Who Absorbs the Cost

Economic modeling of tariff regimes consistently shows that a large share of the duty is ultimately borne by domestic importers and consumers rather than foreign exporters. Higher effective tariff rates lift input costs for US manufacturers and retail prices for households, even as they generate additional federal revenue. The net effect on growth depends heavily on how trading partners retaliate and how quickly supply chains adapt.

Implications for Businesses

For companies with global footprints, the practical takeaway is that tariff and sanctions scenarios can no longer be treated as tail risks. They belong in core financial and operational planning. That means stress-testing margins against multiple tariff outcomes, mapping forced-labor exposure across every supplier tier, and building the flexibility to shift volumes between sourcing regions on short notice.

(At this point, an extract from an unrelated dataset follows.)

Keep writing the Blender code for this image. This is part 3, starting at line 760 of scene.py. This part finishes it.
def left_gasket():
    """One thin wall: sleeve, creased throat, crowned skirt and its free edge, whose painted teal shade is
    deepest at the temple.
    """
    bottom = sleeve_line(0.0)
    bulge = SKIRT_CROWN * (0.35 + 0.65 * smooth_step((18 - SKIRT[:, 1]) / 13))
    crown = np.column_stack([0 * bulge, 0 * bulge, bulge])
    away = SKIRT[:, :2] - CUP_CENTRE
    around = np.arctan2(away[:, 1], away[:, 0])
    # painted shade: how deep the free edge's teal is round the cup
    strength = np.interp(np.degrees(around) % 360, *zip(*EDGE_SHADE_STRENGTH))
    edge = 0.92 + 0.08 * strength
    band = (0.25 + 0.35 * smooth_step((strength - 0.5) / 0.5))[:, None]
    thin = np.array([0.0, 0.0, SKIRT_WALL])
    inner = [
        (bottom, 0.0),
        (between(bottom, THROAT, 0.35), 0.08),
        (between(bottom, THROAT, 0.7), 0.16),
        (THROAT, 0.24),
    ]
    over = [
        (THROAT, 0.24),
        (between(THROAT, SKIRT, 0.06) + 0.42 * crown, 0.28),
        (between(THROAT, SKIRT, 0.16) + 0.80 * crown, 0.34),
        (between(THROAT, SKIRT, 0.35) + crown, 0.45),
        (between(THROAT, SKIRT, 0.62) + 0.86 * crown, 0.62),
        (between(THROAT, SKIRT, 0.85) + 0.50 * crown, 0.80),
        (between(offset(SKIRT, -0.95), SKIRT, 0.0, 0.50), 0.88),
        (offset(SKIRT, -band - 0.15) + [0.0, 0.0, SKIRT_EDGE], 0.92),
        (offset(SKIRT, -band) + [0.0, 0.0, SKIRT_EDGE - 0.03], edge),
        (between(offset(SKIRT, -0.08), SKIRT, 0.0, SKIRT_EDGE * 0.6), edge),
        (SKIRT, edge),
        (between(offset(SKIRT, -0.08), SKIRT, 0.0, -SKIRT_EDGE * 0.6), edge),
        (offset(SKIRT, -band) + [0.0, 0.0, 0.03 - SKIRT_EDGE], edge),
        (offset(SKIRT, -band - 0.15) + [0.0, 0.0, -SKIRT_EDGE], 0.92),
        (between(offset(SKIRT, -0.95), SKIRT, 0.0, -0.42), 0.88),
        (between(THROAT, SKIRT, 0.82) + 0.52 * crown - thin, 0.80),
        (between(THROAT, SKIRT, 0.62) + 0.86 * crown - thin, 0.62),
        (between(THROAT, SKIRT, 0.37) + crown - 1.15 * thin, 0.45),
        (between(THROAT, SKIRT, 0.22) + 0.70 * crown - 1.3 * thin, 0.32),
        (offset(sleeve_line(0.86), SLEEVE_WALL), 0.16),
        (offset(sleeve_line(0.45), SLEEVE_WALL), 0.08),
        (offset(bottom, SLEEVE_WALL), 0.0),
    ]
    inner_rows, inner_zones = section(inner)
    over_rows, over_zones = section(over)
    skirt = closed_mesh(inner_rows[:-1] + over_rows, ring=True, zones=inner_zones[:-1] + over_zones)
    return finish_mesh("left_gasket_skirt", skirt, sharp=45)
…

The forced-labor determination in particular raises the compliance bar. Demonstrating that goods are free of forced labor throughout a deep supply chain is operationally demanding, and the burden falls hardest on industries with fragmented, low-visibility sourcing networks such as apparel, footwear, and electronics components.

The Bigger Picture

What makes mid-2026 distinctive is not any single tariff line but the signal it sends: the United States is prepared to use its market access as leverage across a widening range of policy goals, from labor standards to bilateral grievances. For the global trading system, the concern is less about the immediate dollar value of the duties and more about the precedent. If access to the world's largest consumer market becomes contingent and unpredictable, rational actors will diversify away from it, gradually and permanently. The tariffs announced this June may matter less for what they tax than for the behavior they encourage.